(What to do)
Write the data out again in full, with no departure from the original.

(Recorded information)
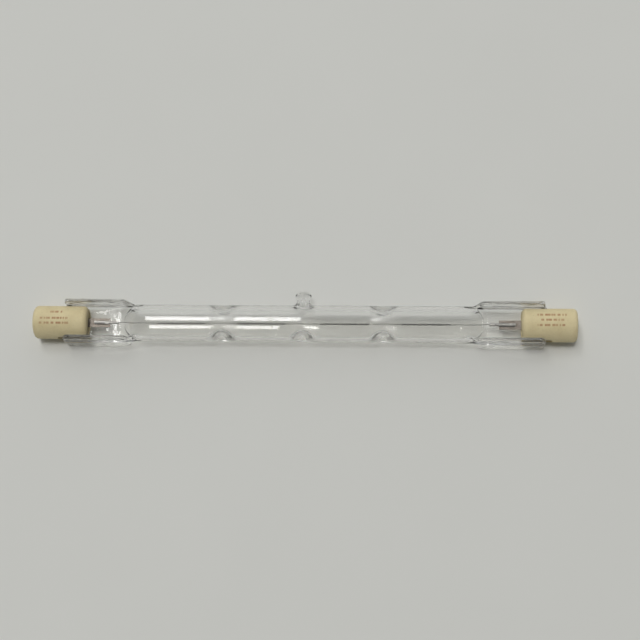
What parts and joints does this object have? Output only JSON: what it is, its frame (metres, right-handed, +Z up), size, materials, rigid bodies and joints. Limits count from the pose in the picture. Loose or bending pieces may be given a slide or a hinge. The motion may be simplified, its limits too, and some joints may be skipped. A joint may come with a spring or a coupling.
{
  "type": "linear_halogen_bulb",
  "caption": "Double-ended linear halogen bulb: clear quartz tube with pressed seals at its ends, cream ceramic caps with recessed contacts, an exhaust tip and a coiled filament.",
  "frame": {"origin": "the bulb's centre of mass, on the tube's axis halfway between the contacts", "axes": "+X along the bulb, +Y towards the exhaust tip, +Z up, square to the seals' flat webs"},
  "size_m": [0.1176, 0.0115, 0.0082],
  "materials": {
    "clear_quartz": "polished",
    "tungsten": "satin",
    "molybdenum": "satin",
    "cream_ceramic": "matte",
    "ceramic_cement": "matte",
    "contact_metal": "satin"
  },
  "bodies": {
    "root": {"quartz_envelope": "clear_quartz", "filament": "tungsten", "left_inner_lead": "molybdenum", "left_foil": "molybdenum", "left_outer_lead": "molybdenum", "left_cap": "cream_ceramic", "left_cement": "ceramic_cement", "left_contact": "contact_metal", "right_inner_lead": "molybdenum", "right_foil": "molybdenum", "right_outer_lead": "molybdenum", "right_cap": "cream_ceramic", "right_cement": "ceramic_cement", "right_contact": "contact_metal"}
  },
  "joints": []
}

(Answer for the task)
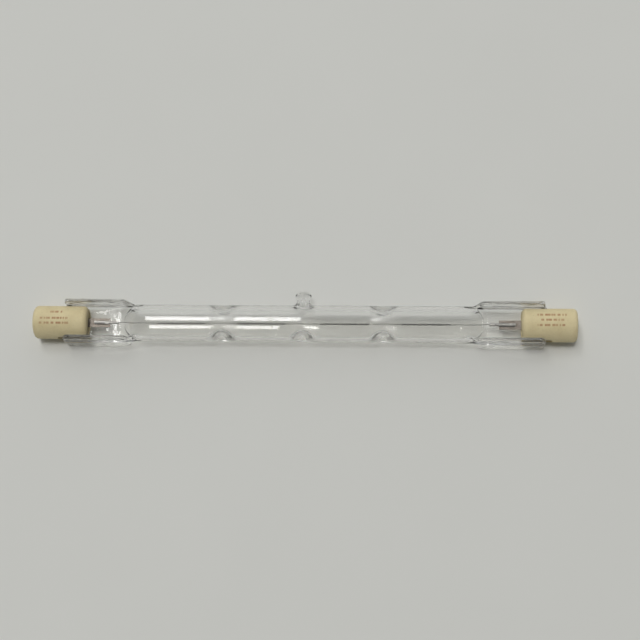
What parts and joints does this object have? Output only JSON: what it is, its frame (metres, right-handed, +Z up), size, materials, rigid bodies and joints. Limits count from the pose in the picture. Loose or bending pieces may be given a slide or a hinge. The motion may be simplified, its limits too, and some joints may be skipped. A joint may come with a spring or a coupling.
{
  "type": "linear_halogen_bulb",
  "caption": "Double-ended linear halogen bulb: clear quartz tube with pressed seals at its ends, cream ceramic caps with recessed contacts, an exhaust tip and a coiled filament.",
  "frame": {"origin": "the bulb's centre of mass, on the tube's axis halfway between the contacts", "axes": "+X along the bulb, +Y towards the exhaust tip, +Z up, square to the seals' flat webs"},
  "size_m": [0.1176, 0.0115, 0.0082],
  "materials": {
    "clear_quartz": "polished",
    "tungsten": "satin",
    "molybdenum": "satin",
    "cream_ceramic": "matte",
    "ceramic_cement": "matte",
    "contact_metal": "satin"
  },
  "bodies": {
    "root": {"quartz_envelope": "clear_quartz", "filament": "tungsten", "left_inner_lead": "molybdenum", "left_foil": "molybdenum", "left_outer_lead": "molybdenum", "left_cap": "cream_ceramic", "left_cement": "ceramic_cement", "left_contact": "contact_metal", "right_inner_lead": "molybdenum", "right_foil": "molybdenum", "right_outer_lead": "molybdenum", "right_cap": "cream_ceramic", "right_cement": "ceramic_cement", "right_contact": "contact_metal"}
  },
  "joints": []
}